A team of scientists developing a device for monitoring oil pollution has won the top prize in a new environmental award scheme.
The instrument makes use of the latest advances in opto-electronics and has been developed primarily to help oil companies drilling in the North Sea improve the monitoring of oil levels in the contaminated water that results from their operations. Other applications envisaged include oil detection in the open sea and in rivers, estuaries, lochs and sewage.
The instrument has been developed by Hugh MacKenzie of Heriot-Watt University and David Binnie of Napier University in collaboration with a Moray-based firm, Speyside Electronics. With the Pounds 25,000 prize from the Enterprise Oil/Heriot Watt Environmental Award scheme they hope the device can go into production within the next two years.
Dr MacKenzie explains that 147 million tonnes of water were pumped back into the North Sea by oil producers in 1994. For every 100 tonnes of oil extracted from the North Sea reservoirs, 130 tonnes of contaminated water is discharged by production platforms.

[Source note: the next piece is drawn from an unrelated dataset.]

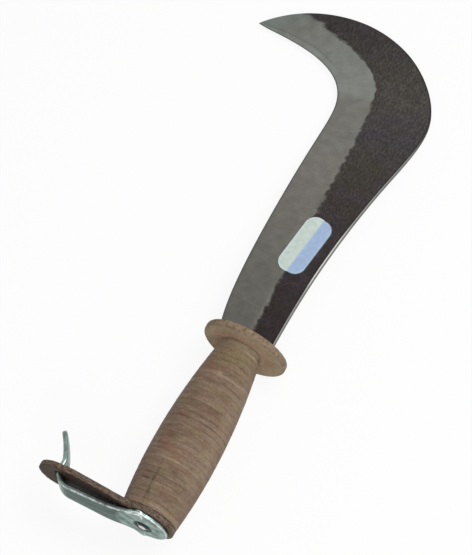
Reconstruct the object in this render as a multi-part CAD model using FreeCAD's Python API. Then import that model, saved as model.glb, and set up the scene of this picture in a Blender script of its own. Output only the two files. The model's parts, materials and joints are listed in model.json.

The device offers continuous online monitoring of the cleanliness of water pumped back into the sea. The scientists say no single instrument entirely meets either the present needs of the oil industry or satisfies the requirements of future legislation, which may limit total hydrocarbon content in processed water to 30 parts per million or less.
The new device aims to address these needs. It uses a photoacoustic sensor placed in the outfall pipe. This fires pulses of laser light at selected wavelengths. By measuring the strength of the resulting acoustic wave, continuous monitoring of the level of dissolved and emulsified oil particles in the water is made possible.
The development team estimates that the global market for this kind of device is Pounds 100 million with the North Sea market alone worth Pounds 8.5 million. The United Kingdom's share of the market is currently running at Pounds 2 million per annum.